What’s it all about? In short, Edmond Dantes is a young up-and-coming sailor and part-time mime in Marseille, France. A few people conspire to bring down Dantes over petty jealousies, and before he knows it he finds himself in the Chateau d’If, a dank, isolated prison perched high on a cliff overlooking the Mediterranean. In a cruel twist, all of this happens just as Dantes was to marry the love of his life; instead, he is locked away for 14 years for reasons he would only come to understand much later.
While imprisoned, Dantes is transformed from a vigorous young man into a pale, gaunt figure, bent on exacting revenge on his tormentors if he can ever escape, which of course is impossible, except when it’s not. I won’t reveal how Dantes escapes, but suffice it to say that when he gets out he’s physically, emotionally, and financially prepared to open a humongous can of whup-ass on all the people who done him wrong. The important thing to know is that nobody recognizes him when he emerges. He is in every sense a new man—The Count of Monte Cristo, a dashing and worldly stranger who knows everything about everybody, and also has excellent hash. As it happens, all the people who done him wrong end up being fabulously wealthy and important people in Paris, where the bulk of the novel takes place. It works, though, because whose lives would you rather see ruined than a bunch of fabulously wealthy and important Parisians? It’s delicious.

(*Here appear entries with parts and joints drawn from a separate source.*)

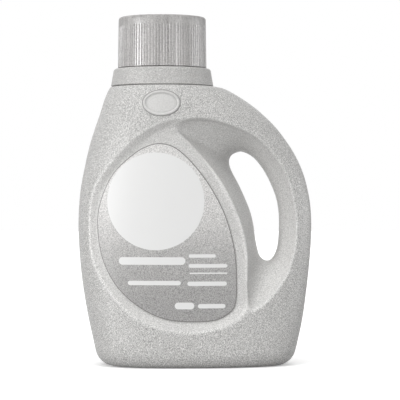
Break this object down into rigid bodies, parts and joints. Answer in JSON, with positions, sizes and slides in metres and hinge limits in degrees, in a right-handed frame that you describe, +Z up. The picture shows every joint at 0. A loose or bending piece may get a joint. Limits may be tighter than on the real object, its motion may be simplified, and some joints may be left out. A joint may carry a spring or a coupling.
{
  "type": "laundry detergent bottle",
  "caption": "Hollow plastic bottle with a moulded through handle, dished front and back panels, a front label, a drain-back pour spout in a plain collar and a ribbed dosing cap.",
  "frame": {"origin": "on the ground, under the middle of the bounding box", "axes": "+Z up along the neck, +X towards the handle, -Y out of the labelled front"},
  "size_m": [0.162, 0.0852, 0.2413],
  "materials": {
    "body_plastic": "light grey pearlescent high-density polyethylene, semi-gloss with a fine speckle",
    "fitment_plastic": "light grey moulded polypropylene, semi-gloss",
    "cap_plastic": "grey moulded polypropylene, semi-gloss",
    "label_film": "printed plastic film, satin, grey that darkens towards its foot, with plain pale shapes"
  },
  "bodies": {
    "bottle_body": {"bottle": "body_plastic", "pour_spout": "fitment_plastic", "front_label": "label_film"},
    "cap_body": {"measuring_cap": "cap_plastic"}
  },
  "joints": [
    {"name": "cap_lift", "type": "slide", "parent": "bottle_body", "child": "cap_body", "axis": [0, 0, 1], "range_m": [0, 0.045]}
  ]
}
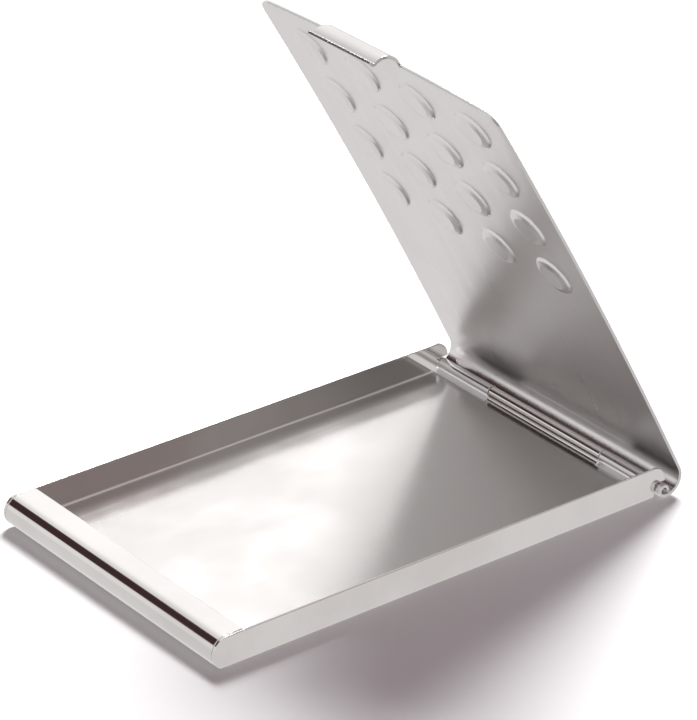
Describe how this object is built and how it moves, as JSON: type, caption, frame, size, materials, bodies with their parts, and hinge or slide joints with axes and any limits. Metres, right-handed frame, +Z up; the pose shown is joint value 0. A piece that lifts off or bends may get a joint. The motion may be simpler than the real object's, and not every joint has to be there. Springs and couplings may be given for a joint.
{
  "type": "business card case",
  "caption": "Slim polished sheet-metal business card case with a tray, a hinged flip-up lid with embossed dimples, and a catch that folds over the rolled front.",
  "frame": {"origin": "centre of the flat underside of the tray, midway along the length of its side walls", "axes": "+X along the hinge, +Y from the front lip towards the hinge, +Z up from the underside"},
  "size_m": [0.0608, 0.0967, 0.0844],
  "materials": {
    "polished_steel": "mirror-polished stainless steel sheet",
    "satin_steel": "fine-brushed satin stainless steel sheet with a polished outer face",
    "pin_steel": "drawn steel wire"
  },
  "bodies": {
    "tray_body": {"tray": "polished_steel", "hinge_pin": "pin_steel"},
    "lid_body": {"lid": "satin_steel"}
  },
  "joints": [
    {"name": "lid_hinge", "type": "hinge", "parent": "tray_body", "child": "lid_body", "pos_m": [0, 0.0454, 0.00165], "axis": [-1, 0, 0], "range_deg": [-61, 39]}
  ]
}
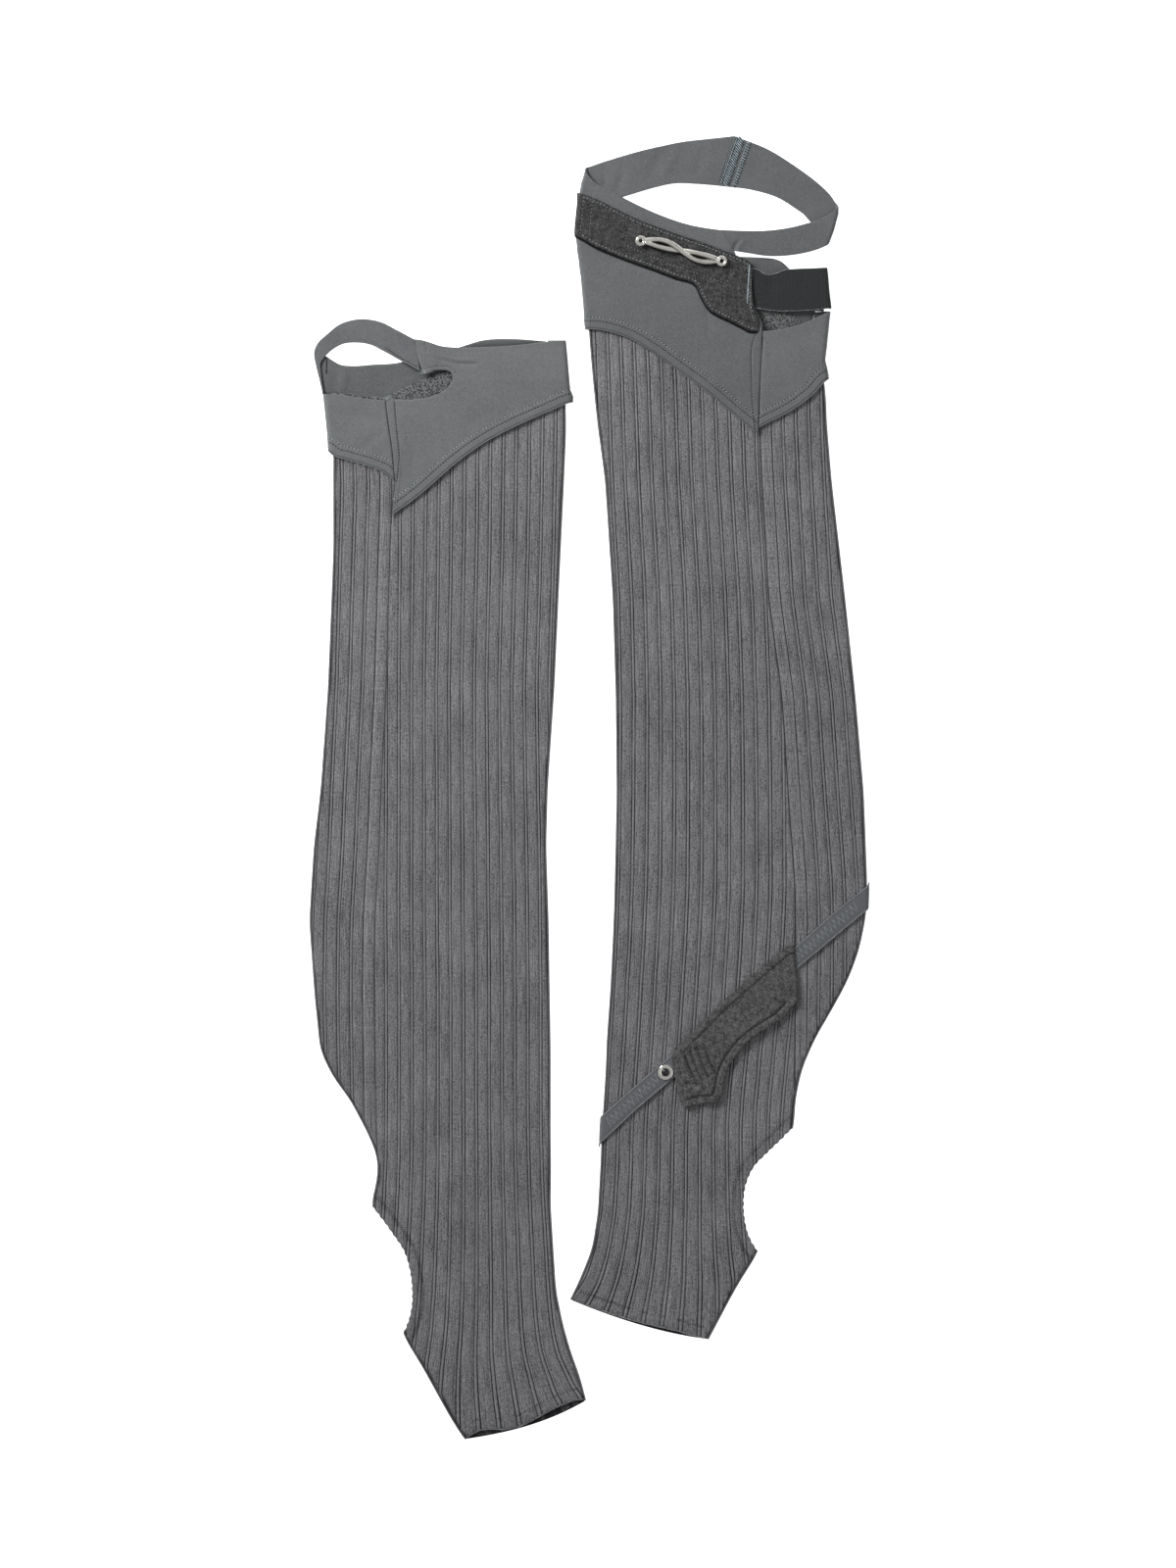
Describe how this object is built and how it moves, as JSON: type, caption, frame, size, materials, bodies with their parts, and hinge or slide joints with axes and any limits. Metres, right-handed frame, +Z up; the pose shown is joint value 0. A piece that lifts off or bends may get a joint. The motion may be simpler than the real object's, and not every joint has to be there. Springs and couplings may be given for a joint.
{
  "type": "pair of leg warmers",
  "caption": "Thigh-high stirrup leg warmers of ribbed knit, laid flat, with pointed jersey yokes, heel openings, a loop strap, a belted ring band and a calf strap.",
  "frame": {"origin": "middle of the pair's outline, on the surface that it lies on", "axes": "+Y towards the tops of the legs, +X to the right seen from above, +Z up from the surface"},
  "size_m": [0.4118, 0.955, 0.0102],
  "materials": {
    "rib_knit": "soft grey marl rib knit",
    "jersey": "smooth matt grey jersey",
    "terry": "looped wrong side of a grey knit",
    "suede": "napped charcoal suede",
    "black_elastic": "woven near-black elastic",
    "grey_elastic": "woven grey elastic with zigzag stitch",
    "silver": "polished cast silver-coloured metal",
    "dark_metal": "dark enamelled snap stud"
  },
  "bodies": {
    "root": {"left_leg_knit": "rib_knit", "left_yoke_front": "jersey", "left_yoke_side": "jersey", "left_yoke_back": "jersey", "left_yoke_facing": "terry", "left_loop_strap": "jersey", "right_leg_knit": "rib_knit", "right_yoke_front": "jersey", "right_yoke_side": "jersey", "right_yoke_back": "jersey", "right_yoke_facing": "terry", "right_ring_front": "jersey", "right_ring_back": "jersey", "right_belt": "suede", "right_belt_bar": "silver", "right_elastic": "black_elastic", "calf_strap_upper": "grey_elastic", "calf_strap_lower": "grey_elastic", "calf_patch": "suede", "calf_snap_washer": "silver", "calf_snap_stud": "dark_metal"}
  },
  "joints": []
}
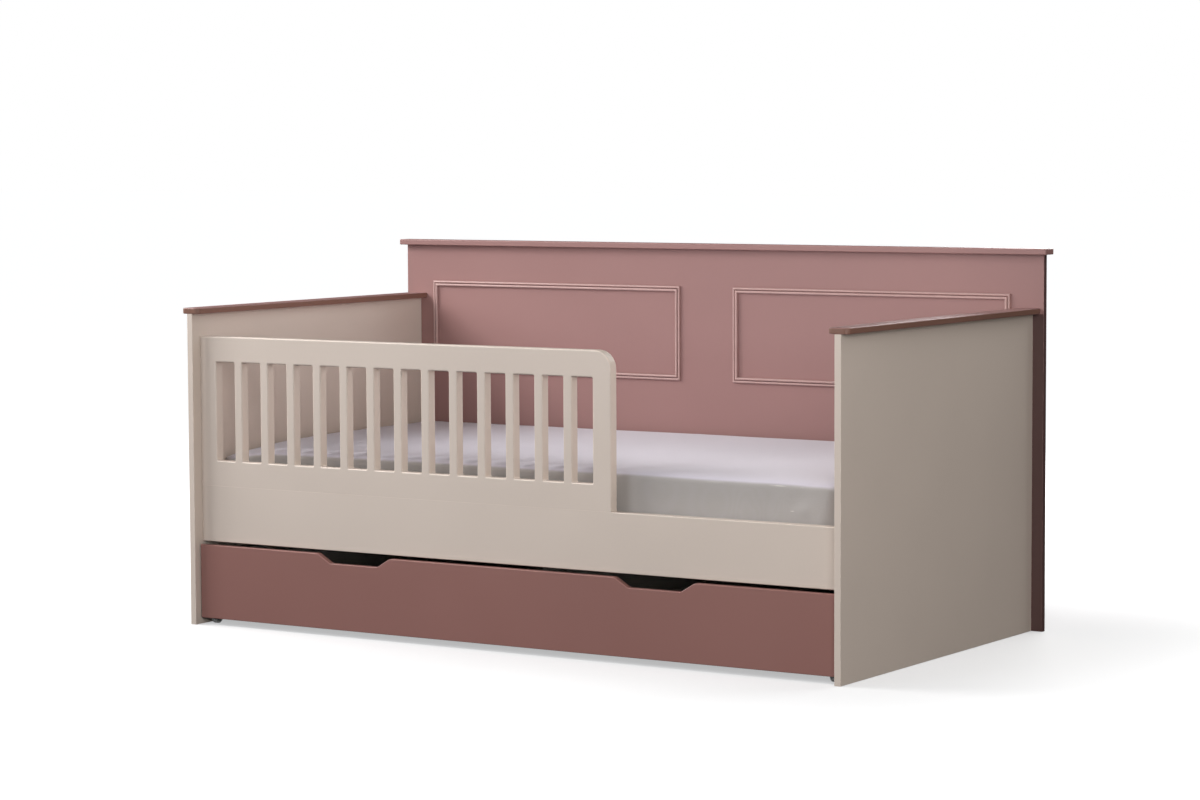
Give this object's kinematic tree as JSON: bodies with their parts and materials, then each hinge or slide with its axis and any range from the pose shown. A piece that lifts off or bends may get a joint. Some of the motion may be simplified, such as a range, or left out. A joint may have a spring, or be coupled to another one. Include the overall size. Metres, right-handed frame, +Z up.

Speaking of delicious, the novel answered a question I have long had, namely, what the connection was between the novel and the namesake sandwich, the monte cristo. For the uninitiated, a monte cristo is basically a giant deli sandwich made on French toast (of course), then deep-fried in a wonderful batter. If you’ve never had one I suggest you stop reading this blog and locate one in short order. As Dantes…sorry, the Count…methodically exacts his revenge on his nemeses, he plans to serve each of them a meal—a certain deep-fried delicacy none of those prissy Parisians had ever experienced before. Little do they know it is their last meal; none of his victims understand who the Count really is or how the past is about to intrude most rudely into their current lives until Monte Cristo says, “Some say revenge is a dish best served cold…but I say it is best deep-fried!” But then it is too late. One by one, Dantes…well, read the book yourself.
Of course Dumas wrote in French, so I’m not truly reading Dumas’ masterpiece; it’s a translation. The version I read was a translation by Robin Buss in 1996; prior to that the last major English translation was done in the 1890’s. That translation left out many important details, such as an entire lesbian subplot, so as not to offend delicate Victorian-era sensibilities, when people were very touchy about subplots. There were other important omissions, none of which are sexy enough to mention here.
It’s important to remember whenever you are reading a work that has been translated, that the act of translation itself is a sort of abridgment. At the same time, it may be also be an embellishment of sorts, though neither are necessarily a result of the intentions of the translator. Some things simply don’t translate. The beauty of language, any language, is that there are nuances, whole vistas of meaning that can be conveyed by a seemingly insignificant choice of one word over another when on the surface those words mean the same thing. These subtleties are what give great writing flavor…the tricky part is, at what point am I reading Alexandre Dumas, and at what point am I reading Robin Buss? You pretty much have to take what you read at face value if you aren’t fluent in the source language, but look where that got all those people who read the English translations from 1890 to 1996–A novel that lacked much of Dumas’ flair, not to mention some choice carpet munching and hash. For all I know Dumas’ original version in French has the all-time definitive scene involving beastiality and fried sandwiches, only for Robin Buss to decide that 1996 wasn’t the right time to reveal such details. Who knows what treasures await readers of the next definitive translation of Dumas’ classic in 2095?
It took me quite awhile to read the book; it accompanied me on a trip Dubai and Italy, and few weeks thereafter as well. I’m not necessarily recommending it to you, although if you ever want a primer on how to exact revenge after being locked in prison for 14 years, you might enjoy it. But whatever you do, don’t read an abridged version. If you’re going to read a classic, read a damned classic.